I remember the day that I had this epiphany, the day that cemented that living on a boat was something I wanted, something I needed to do to shape myself.  We had been out at sea for a couple days, between Bermuda and NY, only snacking on fruit, nuts, and cold cuts.  The weather was rough and I remember someone made Lentil soup.  I remember how grateful I was for the warmth of that soup, how every bite tasted better than anything I had ever consumed before, how I savored every moment of that soup-eating experience.  In those moments, it dawned on me that I wanted to forever feel that way about life, about the ones I loved, about food, about the warmth of a hug, about the smell of a flower, about all the things that I had never given a second thought to.  I realized that the vibrancy of these seemingly mundane things would be paled if I went on the way I did, living comfortably, just letting life smoothly pass by.  I knew in those moments that I needed to live and suffer so that I could enrich my life, not with all the things that I wanted for myself in the future, but with the things that I already have. 

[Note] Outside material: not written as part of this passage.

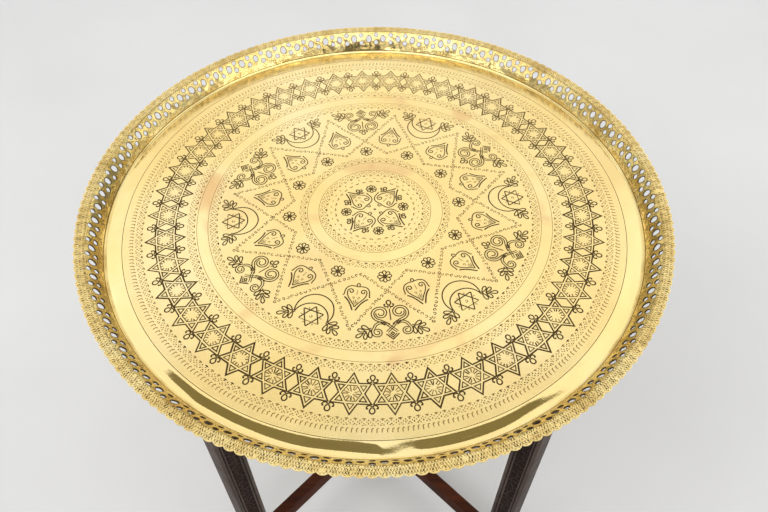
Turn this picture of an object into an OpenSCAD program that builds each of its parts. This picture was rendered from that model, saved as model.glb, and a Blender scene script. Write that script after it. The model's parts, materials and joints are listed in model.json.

Sunset reflected in a puddle
Photo Courtesy of Frank 

Thursday, January 9, 2014

Life is but a Dream….

Many of you must be wondering what we have been up to since splashing.  Well, maybe not, but my delusional mind would like to think that there is someone out there who reads this blog aside from our immediate family….No, we did not fall off the face of the earth; No, we did not untie the dock lines and start our cruising adventure; and No, we were not abducted by aliens.  We have simply been internet-less as wifi here on the water is intermittent.  Days have been spent getting the sails back on the boat, checking the bilges, getting our storage unit sorted out, tuning the rig, checking the bilges some more, reading, doing canvas work, getting our boat registered, and lately, trying to stay warm cuddled up in bed, and watching movies from our hard drive (Thanks Matt and Jess!).  

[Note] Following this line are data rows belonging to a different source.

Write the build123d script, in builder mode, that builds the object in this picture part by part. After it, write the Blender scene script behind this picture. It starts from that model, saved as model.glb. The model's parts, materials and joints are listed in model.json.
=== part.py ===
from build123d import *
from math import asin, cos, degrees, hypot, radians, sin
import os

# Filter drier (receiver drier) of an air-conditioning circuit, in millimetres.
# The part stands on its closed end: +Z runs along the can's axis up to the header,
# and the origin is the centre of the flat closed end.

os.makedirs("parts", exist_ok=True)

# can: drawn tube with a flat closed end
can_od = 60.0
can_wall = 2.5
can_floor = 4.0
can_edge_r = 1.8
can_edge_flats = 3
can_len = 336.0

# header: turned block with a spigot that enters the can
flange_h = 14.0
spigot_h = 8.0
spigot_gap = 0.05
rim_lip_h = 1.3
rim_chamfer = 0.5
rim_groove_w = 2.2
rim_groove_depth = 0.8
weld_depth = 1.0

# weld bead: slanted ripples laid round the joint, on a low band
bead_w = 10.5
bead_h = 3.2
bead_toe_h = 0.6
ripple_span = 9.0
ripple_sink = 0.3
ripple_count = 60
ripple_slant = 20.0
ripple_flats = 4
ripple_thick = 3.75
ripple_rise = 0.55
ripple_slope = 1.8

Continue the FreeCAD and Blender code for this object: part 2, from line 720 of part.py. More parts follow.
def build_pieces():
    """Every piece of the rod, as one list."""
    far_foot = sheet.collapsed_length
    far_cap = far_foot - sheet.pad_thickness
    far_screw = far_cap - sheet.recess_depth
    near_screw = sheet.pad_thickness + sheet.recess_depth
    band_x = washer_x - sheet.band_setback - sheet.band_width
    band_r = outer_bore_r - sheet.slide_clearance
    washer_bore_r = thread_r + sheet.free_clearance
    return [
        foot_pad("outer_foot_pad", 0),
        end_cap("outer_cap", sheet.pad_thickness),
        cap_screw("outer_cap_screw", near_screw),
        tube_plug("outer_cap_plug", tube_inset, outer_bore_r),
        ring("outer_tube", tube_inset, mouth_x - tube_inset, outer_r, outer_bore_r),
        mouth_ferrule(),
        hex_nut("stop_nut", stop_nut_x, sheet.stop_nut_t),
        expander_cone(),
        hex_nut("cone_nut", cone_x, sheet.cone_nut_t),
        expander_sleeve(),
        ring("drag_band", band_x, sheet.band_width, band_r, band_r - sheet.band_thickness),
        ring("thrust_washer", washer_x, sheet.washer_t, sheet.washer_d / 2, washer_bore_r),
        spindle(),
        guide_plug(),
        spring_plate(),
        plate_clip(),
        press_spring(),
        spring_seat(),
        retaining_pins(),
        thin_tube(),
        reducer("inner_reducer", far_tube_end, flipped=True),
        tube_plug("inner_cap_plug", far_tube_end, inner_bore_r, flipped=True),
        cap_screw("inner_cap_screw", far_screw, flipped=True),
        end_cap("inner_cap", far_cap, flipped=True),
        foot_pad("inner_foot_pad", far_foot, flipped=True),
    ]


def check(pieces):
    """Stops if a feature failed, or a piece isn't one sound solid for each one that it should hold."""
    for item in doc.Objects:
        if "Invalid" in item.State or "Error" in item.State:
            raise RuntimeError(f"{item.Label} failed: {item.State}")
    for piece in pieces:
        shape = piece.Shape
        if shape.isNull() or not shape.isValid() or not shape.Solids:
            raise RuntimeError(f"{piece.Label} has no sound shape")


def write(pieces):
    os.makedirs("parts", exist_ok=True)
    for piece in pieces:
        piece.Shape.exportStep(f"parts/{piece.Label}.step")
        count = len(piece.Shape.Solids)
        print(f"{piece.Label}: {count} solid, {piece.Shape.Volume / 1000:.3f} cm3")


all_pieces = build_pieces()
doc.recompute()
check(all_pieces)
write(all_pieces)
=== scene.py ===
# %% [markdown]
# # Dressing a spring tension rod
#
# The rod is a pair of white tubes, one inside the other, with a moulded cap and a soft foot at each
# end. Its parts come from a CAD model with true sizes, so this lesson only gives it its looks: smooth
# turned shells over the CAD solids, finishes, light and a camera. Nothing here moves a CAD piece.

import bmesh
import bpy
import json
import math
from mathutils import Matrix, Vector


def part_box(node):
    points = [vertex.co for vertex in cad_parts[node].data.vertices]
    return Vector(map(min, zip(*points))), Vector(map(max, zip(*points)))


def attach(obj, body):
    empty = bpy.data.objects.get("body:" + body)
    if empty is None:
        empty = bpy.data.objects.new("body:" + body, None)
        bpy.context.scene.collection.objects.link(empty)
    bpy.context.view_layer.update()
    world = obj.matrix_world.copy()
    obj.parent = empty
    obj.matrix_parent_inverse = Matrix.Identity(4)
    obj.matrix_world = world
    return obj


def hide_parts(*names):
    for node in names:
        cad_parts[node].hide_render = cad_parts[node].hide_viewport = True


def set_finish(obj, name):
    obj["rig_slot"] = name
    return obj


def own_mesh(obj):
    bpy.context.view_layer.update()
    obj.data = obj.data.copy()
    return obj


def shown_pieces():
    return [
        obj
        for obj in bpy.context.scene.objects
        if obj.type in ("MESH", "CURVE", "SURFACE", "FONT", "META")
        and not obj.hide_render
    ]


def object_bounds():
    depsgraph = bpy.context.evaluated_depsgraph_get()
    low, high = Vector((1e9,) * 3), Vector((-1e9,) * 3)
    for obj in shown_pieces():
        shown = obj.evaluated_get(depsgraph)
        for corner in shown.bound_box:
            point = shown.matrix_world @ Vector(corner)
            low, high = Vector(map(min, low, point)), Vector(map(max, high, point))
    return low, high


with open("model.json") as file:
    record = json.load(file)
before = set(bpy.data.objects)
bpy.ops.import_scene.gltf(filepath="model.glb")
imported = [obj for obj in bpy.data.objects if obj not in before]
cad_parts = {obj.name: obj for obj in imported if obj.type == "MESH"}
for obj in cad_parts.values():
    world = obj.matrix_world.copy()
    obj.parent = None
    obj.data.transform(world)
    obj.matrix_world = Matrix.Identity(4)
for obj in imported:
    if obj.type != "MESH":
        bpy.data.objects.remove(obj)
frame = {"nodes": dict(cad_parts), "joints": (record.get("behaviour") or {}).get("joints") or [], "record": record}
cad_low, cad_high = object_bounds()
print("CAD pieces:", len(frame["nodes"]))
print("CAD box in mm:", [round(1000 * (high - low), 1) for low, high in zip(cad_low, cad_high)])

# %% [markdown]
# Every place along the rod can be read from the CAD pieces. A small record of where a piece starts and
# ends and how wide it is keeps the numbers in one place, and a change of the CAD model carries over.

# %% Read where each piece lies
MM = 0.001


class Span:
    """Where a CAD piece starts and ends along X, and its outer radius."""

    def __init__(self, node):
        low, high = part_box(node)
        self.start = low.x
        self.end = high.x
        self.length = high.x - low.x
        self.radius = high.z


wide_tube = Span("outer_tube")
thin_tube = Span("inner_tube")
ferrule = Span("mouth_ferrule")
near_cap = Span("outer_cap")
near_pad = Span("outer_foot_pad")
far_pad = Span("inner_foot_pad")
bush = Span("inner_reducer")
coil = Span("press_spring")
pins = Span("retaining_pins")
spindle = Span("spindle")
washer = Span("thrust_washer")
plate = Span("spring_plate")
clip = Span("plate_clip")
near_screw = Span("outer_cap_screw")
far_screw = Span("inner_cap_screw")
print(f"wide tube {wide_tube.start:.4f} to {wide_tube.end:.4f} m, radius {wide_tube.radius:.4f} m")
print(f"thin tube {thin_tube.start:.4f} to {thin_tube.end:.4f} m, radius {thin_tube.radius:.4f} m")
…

We have gotten many emails from people wondering what our next step is, and to clarify with you out there, we are not setting sail just yet.  We are not quite ready to do that; financially, we are working on rebuilding the kitty; mentally, we are readjusting to life on the water. Everyday, I pinch myself and wonder if I'm going to wake up on the hard.  Wondering if our boat splashing was all just a dream.  When I open the hatch every morning, I half expect to see rocks 12 feet beneath me.  I can finally pee in my own toilet and our boat isn't covered in bottom paint (now just bird poop).  When the boat moves and rocks, I have to tell myself to not run around screaming maniacally that we are falling off the stands.  I still keep a mental tab when I wash dishes of how much water I've used so as to not overflow our bucket.  I still eye empty drink bottles like treasure and am reluctant to toss them lest I have to pee in the middle of the night.  Have I become some weird version of a boat-dweller that no longer knows how to adhere to social norms?  Yes, but that is irrelevant. The past year and a half has traumatized me a little.  I know the painful memories of being on the hard will slowly fade away, just like the pain of childbirth is eventually forgotten by the mother.  The mind erases these memories so that you will brave doing it over and over again.  A true testament to the resilience of the human animal, I guess. I know that this is not the end of our boat projects, I have come to terms with that, but I also know that this is the beginning of another chapter in our lives.   With 2 years of Moitessier kicking our asses and forcing us to toughen our skin, I know we are now a little (I repeat, a little) better equipped for whatever lies ahead.